-- BEGIN Stored data --
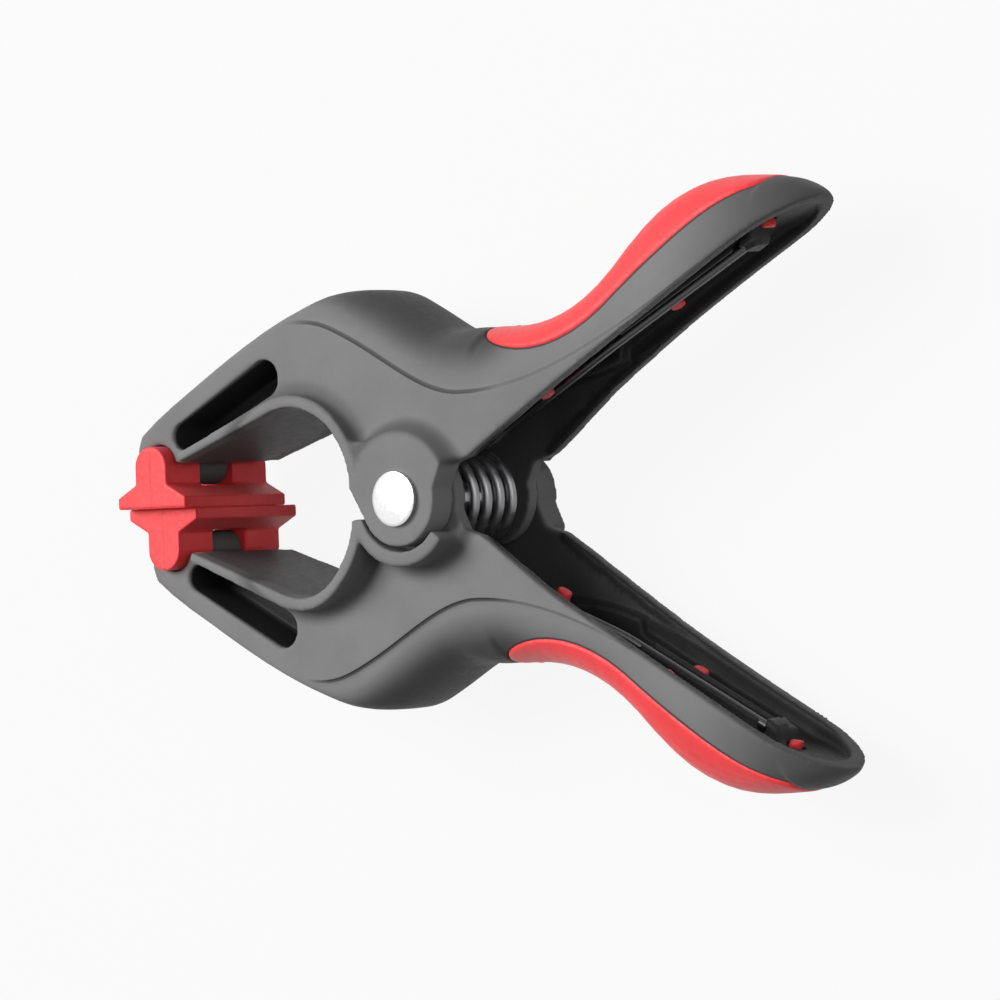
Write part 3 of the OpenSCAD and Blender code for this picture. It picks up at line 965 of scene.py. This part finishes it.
-- END Stored data --
-- BEGIN Stored data --
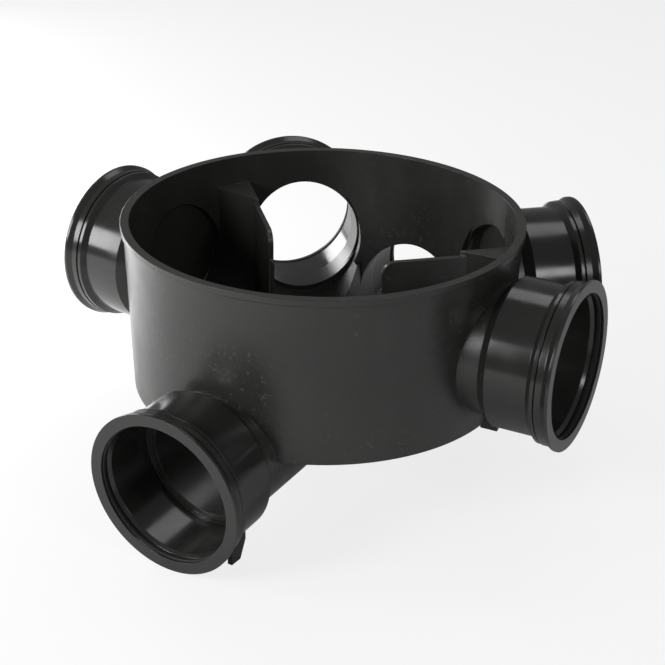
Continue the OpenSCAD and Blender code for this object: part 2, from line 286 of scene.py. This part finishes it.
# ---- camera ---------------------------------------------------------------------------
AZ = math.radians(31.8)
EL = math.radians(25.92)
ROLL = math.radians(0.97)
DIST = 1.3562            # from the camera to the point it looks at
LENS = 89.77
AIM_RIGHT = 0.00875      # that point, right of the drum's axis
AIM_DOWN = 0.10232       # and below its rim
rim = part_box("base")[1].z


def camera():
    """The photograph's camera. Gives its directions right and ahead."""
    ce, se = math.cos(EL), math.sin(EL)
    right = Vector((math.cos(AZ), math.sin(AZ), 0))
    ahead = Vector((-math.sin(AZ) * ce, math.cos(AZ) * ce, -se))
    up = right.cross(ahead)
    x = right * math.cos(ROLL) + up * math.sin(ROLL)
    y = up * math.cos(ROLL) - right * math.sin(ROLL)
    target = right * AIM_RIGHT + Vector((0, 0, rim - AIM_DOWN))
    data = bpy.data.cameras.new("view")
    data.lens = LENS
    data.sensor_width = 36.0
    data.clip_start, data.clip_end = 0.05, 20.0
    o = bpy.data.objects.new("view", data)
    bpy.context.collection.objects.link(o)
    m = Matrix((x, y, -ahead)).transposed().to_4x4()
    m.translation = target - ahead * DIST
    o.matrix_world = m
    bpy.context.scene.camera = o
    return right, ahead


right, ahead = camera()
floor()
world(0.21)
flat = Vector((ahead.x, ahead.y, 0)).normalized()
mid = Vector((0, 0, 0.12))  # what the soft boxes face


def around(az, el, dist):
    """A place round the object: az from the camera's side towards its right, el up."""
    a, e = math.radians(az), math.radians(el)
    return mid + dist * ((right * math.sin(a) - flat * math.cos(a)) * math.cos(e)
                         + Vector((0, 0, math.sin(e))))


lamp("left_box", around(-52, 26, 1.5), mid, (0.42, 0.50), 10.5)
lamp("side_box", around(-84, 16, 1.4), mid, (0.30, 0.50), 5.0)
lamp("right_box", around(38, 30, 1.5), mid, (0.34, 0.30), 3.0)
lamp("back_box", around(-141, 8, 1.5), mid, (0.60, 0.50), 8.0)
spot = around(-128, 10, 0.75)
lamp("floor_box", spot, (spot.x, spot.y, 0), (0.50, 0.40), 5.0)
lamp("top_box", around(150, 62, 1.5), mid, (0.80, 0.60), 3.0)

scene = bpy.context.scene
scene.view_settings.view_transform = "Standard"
-- END Stored data --
-- BEGIN Stored data --
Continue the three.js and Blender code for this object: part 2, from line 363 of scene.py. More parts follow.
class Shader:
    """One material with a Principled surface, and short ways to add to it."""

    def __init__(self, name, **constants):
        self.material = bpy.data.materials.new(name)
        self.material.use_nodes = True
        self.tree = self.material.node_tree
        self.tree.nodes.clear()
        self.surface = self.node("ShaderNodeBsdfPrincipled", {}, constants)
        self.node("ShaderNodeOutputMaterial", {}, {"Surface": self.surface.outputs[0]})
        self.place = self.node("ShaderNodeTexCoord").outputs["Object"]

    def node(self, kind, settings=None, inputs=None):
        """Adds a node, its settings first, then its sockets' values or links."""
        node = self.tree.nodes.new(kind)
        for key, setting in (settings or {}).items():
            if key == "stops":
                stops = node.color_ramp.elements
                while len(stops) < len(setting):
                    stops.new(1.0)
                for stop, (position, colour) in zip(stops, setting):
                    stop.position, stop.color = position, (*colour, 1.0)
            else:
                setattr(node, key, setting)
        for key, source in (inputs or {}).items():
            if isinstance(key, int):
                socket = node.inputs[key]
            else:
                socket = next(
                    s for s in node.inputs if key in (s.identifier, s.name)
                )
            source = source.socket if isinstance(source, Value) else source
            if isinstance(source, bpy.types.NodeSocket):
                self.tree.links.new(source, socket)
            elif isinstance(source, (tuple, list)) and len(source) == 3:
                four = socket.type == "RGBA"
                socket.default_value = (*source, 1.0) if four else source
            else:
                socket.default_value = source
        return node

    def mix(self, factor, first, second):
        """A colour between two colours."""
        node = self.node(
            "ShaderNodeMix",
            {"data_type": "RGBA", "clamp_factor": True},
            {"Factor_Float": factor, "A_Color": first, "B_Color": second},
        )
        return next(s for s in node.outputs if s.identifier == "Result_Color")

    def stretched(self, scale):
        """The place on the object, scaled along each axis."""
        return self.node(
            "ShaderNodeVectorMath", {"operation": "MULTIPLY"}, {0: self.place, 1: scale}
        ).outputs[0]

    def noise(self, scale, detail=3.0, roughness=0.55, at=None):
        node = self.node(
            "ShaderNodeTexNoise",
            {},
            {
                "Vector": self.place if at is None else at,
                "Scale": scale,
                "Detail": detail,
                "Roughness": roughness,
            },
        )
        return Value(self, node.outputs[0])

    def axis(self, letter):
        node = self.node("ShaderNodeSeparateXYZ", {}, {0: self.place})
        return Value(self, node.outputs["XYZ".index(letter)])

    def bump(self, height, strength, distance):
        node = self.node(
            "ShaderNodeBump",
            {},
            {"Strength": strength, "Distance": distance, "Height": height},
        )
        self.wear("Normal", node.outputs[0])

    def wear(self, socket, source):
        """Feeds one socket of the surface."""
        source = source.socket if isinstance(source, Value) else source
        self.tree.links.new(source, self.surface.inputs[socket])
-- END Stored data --
◆ **Exercise prompt**:
Retype the records above, but only those lines that fall between the line containing "Continue the OpenSCAD" and the line containing "return right, ahead", with both of those lines included, exactly as written.

◆ **Output of the task**:
Continue the OpenSCAD and Blender code for this object: part 2, from line 286 of scene.py. This part finishes it.
# ---- camera ---------------------------------------------------------------------------
AZ = math.radians(31.8)
EL = math.radians(25.92)
ROLL = math.radians(0.97)
DIST = 1.3562            # from the camera to the point it looks at
LENS = 89.77
AIM_RIGHT = 0.00875      # that point, right of the drum's axis
AIM_DOWN = 0.10232       # and below its rim
rim = part_box("base")[1].z


def camera():
    """The photograph's camera. Gives its directions right and ahead."""
    ce, se = math.cos(EL), math.sin(EL)
    right = Vector((math.cos(AZ), math.sin(AZ), 0))
    ahead = Vector((-math.sin(AZ) * ce, math.cos(AZ) * ce, -se))
    up = right.cross(ahead)
    x = right * math.cos(ROLL) + up * math.sin(ROLL)
    y = up * math.cos(ROLL) - right * math.sin(ROLL)
    target = right * AIM_RIGHT + Vector((0, 0, rim - AIM_DOWN))
    data = bpy.data.cameras.new("view")
    data.lens = LENS
    data.sensor_width = 36.0
    data.clip_start, data.clip_end = 0.05, 20.0
    o = bpy.data.objects.new("view", data)
    bpy.context.collection.objects.link(o)
    m = Matrix((x, y, -ahead)).transposed().to_4x4()
    m.translation = target - ahead * DIST
    o.matrix_world = m
    bpy.context.scene.camera = o
    return right, ahead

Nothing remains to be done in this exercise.